Today I am praising God. To be so far away from everyone I know, far away from all things familiar to me, and yet, to still feel at home; to have His voice whispering to my heart, "peace."
In the stillness, I am not restless for a sound-- no longer am I restless to hear an answer to the question my heart asks. Instead, I am filled with a calm reassurance:
Rejoice in the Lord always. I will say it again: Rejoice! Let your gentleness be evident to all. The Lord is near. Do not be anxious about anything, but in every situation, by prayer and petition, with thanksgiving, present your requests to God. And the peace of God, which transcends all understanding will guard your hearts and minds in Christ Jesus. Finally, brothers and sisters, whatever is true, whatever is noble, whatever is right, whatever is pure, whatever is lovely, whatever is admirable--if anything is excellent or praiseworthy-- think about such things.
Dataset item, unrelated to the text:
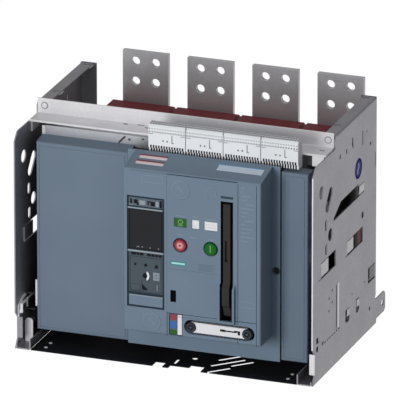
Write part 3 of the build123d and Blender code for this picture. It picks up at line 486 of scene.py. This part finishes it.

Whatever you have learned or received or heard from me, or seen in me-- put it into practice. And the God of peace will be with you. I rejoice greatly in the Lord that at last you renewed your concern for me. Indeed, you were concerned, but you had o opportunity to show it. I am not saying this because I am in need, for I have learned to be content whatever the circumstances. I know what it is to be in need, and I know what it is to have plenty. I have learned the secret of being content in any and every situation, whether well fed or hungry, whether living in plenty or in want. I can do all this through him who gives me strength.
My thanks goes out to the body in Texas, who has been praying, continually and with fervor, on my behalf. God has truly answered your prayers, and I am so grateful to you all!